● **What is needed**
Pull out every line below that holds the word "vertices".

※ ※ ※

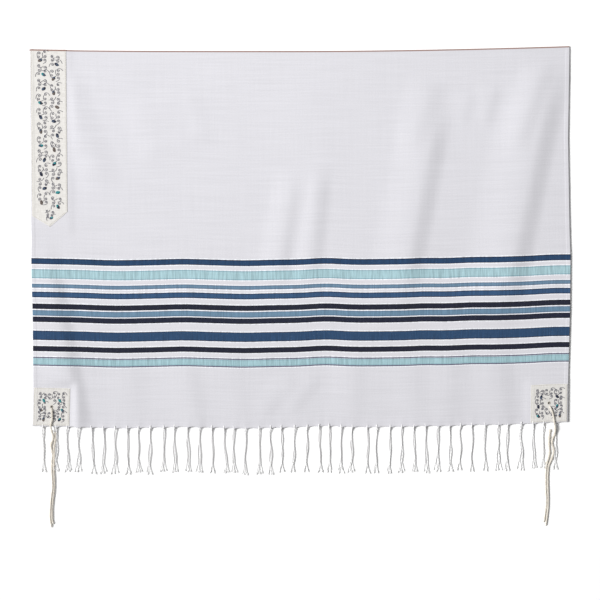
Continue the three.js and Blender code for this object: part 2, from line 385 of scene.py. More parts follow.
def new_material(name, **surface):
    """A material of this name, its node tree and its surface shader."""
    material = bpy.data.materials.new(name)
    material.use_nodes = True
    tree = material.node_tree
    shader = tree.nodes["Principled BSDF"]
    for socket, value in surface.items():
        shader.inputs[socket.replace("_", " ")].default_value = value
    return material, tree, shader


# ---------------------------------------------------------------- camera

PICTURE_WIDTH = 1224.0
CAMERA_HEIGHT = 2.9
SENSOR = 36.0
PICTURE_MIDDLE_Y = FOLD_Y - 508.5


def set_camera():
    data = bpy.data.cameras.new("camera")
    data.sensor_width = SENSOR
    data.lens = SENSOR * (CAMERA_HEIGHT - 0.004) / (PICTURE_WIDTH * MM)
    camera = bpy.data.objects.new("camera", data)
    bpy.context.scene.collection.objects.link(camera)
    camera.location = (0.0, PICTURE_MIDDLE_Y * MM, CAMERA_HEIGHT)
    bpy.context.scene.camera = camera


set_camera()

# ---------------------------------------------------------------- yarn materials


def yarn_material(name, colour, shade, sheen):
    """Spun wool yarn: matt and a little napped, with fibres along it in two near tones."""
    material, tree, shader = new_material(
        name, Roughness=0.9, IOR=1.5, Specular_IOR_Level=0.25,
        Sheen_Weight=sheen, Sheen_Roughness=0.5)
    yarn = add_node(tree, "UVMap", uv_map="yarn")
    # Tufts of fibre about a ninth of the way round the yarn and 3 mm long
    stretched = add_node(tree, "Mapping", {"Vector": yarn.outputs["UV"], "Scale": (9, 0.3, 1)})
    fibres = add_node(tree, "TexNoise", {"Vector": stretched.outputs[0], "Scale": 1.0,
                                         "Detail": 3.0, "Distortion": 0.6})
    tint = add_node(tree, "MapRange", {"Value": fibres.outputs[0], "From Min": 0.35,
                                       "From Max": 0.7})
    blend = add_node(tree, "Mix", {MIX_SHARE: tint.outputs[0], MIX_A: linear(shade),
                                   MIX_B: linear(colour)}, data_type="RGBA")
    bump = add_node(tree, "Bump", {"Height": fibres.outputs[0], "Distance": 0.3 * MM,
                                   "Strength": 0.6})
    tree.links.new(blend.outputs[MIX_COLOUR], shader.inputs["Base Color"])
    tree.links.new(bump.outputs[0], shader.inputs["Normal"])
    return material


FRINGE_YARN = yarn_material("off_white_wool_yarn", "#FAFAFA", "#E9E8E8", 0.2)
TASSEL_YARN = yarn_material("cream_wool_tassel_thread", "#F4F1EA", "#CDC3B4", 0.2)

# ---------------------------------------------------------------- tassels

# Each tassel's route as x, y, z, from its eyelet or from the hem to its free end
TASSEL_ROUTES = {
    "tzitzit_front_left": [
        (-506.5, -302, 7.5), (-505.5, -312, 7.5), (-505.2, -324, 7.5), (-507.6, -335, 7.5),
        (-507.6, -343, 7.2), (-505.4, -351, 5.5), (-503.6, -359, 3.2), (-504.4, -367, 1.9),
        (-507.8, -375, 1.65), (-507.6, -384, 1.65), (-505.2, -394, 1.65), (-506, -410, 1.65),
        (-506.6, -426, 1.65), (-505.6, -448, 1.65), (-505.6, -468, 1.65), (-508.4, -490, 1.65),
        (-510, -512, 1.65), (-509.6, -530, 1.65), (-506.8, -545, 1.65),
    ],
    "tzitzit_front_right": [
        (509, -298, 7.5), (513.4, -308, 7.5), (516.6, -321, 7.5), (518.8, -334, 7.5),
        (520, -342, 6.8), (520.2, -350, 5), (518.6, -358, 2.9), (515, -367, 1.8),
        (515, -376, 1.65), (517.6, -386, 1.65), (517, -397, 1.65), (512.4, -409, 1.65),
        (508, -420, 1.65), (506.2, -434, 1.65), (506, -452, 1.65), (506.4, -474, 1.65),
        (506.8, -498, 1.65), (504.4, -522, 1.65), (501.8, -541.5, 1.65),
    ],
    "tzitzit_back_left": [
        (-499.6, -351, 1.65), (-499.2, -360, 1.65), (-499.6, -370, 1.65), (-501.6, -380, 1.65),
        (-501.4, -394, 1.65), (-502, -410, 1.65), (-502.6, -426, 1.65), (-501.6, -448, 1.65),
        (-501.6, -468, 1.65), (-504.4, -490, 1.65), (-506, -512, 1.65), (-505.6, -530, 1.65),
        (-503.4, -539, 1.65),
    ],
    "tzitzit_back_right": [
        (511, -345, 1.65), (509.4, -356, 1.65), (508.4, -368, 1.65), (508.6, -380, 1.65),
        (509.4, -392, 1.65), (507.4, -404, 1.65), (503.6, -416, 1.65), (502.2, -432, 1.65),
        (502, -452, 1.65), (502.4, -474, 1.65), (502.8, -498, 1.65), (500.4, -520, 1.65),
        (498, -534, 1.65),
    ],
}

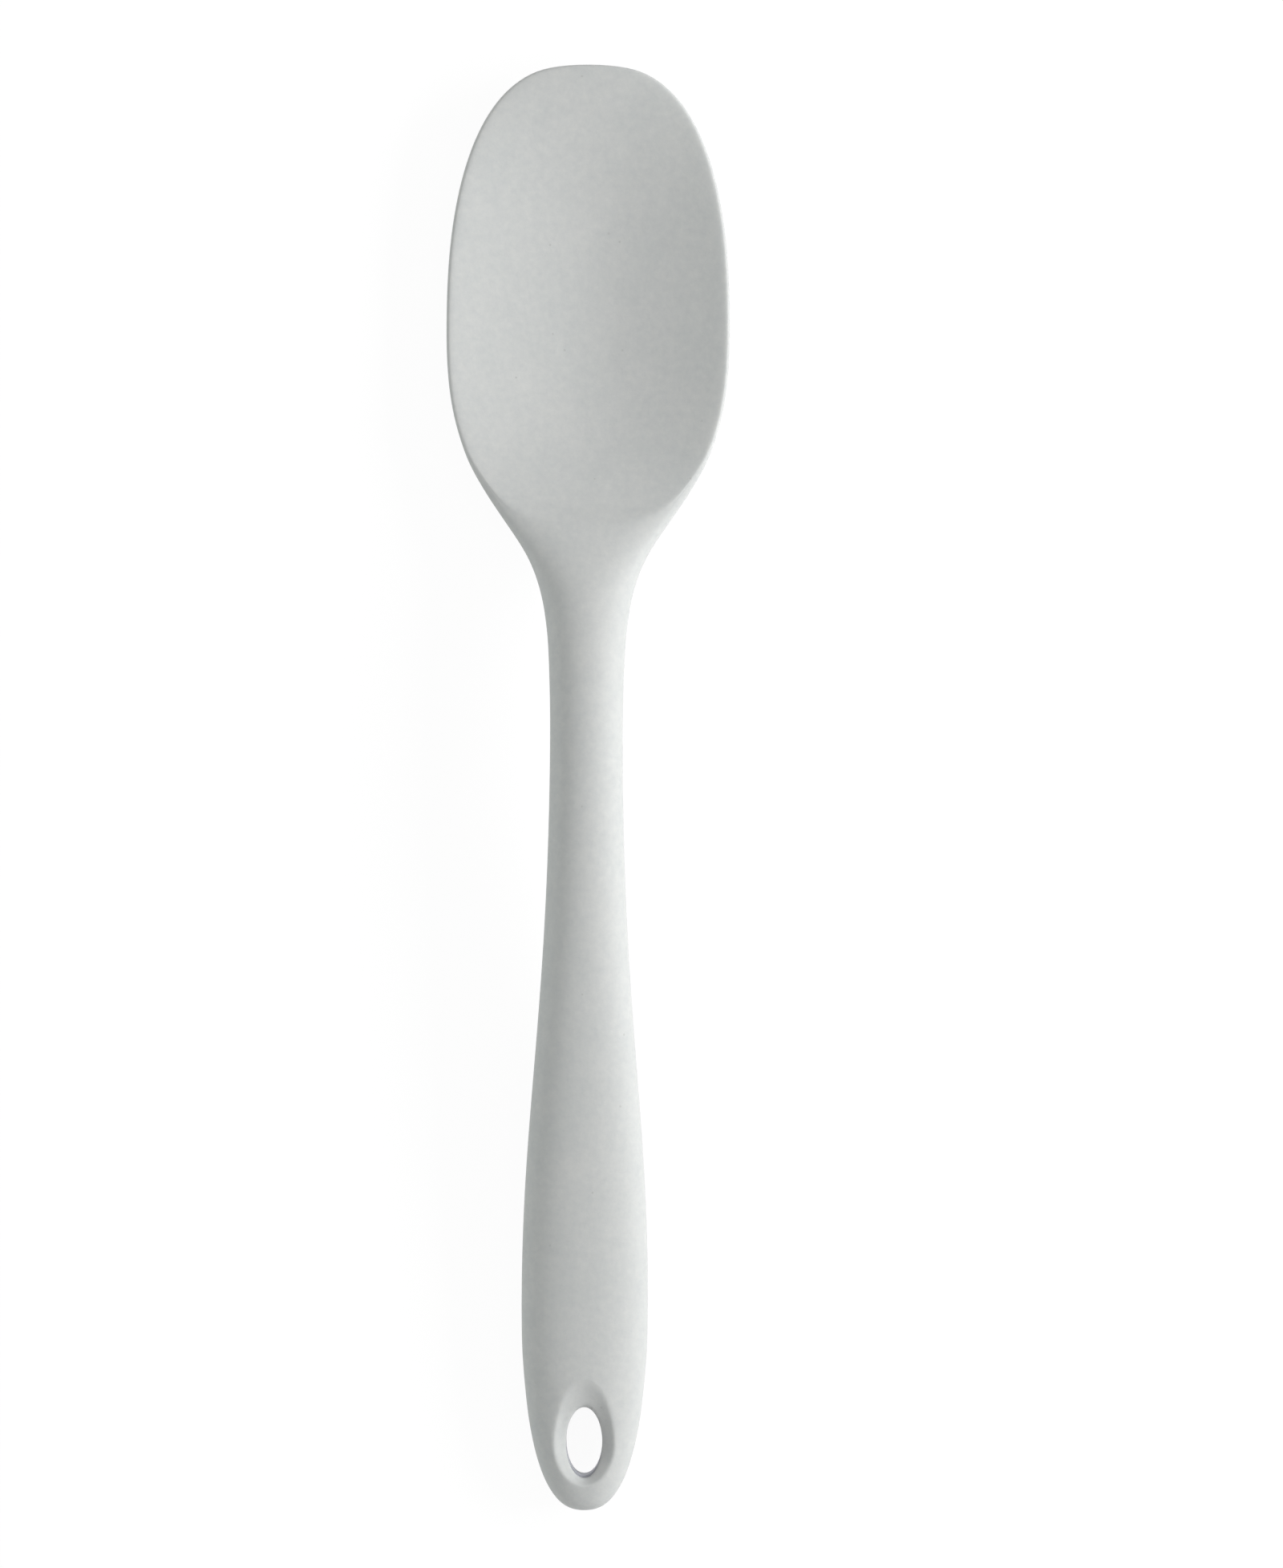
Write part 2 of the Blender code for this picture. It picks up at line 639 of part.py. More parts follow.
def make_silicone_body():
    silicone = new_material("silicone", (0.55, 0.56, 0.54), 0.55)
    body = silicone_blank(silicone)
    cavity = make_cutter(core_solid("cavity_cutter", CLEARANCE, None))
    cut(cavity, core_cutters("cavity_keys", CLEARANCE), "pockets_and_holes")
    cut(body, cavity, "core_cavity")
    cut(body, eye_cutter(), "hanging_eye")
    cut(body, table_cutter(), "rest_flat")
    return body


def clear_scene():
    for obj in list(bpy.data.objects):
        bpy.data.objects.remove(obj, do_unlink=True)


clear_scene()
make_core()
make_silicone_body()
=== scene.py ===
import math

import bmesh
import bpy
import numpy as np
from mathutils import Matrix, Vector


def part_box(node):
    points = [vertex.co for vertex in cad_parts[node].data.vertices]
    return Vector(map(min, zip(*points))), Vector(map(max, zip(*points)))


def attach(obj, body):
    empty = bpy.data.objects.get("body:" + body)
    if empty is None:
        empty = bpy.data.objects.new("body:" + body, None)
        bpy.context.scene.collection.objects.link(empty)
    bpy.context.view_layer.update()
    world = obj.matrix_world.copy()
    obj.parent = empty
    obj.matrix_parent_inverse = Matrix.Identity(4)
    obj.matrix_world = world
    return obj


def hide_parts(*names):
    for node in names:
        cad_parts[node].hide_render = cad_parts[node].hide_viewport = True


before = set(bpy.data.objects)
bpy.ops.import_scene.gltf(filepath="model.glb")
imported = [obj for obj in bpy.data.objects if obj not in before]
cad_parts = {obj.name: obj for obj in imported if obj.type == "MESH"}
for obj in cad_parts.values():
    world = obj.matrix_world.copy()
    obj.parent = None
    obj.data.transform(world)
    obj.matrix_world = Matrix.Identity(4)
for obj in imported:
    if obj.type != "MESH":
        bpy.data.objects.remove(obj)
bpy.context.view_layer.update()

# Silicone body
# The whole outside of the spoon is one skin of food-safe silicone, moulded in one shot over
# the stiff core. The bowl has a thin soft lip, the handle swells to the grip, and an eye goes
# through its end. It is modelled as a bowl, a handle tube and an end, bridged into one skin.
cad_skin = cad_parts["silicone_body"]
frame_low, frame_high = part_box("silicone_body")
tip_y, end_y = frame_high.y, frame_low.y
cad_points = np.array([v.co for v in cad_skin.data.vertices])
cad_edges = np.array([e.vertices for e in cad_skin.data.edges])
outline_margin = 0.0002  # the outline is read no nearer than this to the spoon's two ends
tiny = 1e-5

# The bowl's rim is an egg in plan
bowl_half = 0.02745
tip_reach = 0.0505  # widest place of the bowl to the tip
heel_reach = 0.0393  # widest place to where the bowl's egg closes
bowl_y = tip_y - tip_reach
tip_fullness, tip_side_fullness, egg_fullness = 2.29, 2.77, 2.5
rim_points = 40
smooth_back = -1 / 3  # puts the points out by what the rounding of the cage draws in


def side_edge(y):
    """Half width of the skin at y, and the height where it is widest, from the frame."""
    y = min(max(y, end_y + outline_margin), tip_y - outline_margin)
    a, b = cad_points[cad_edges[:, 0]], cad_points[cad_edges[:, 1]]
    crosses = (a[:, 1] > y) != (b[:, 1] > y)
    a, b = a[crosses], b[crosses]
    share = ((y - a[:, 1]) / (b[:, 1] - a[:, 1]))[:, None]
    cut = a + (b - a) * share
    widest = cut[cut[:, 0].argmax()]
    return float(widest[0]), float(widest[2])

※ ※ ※

● **Finished exercise**
    points = [vertex.co for vertex in cad_parts[node].data.vertices]
cad_points = np.array([v.co for v in cad_skin.data.vertices])
cad_edges = np.array([e.vertices for e in cad_skin.data.edges])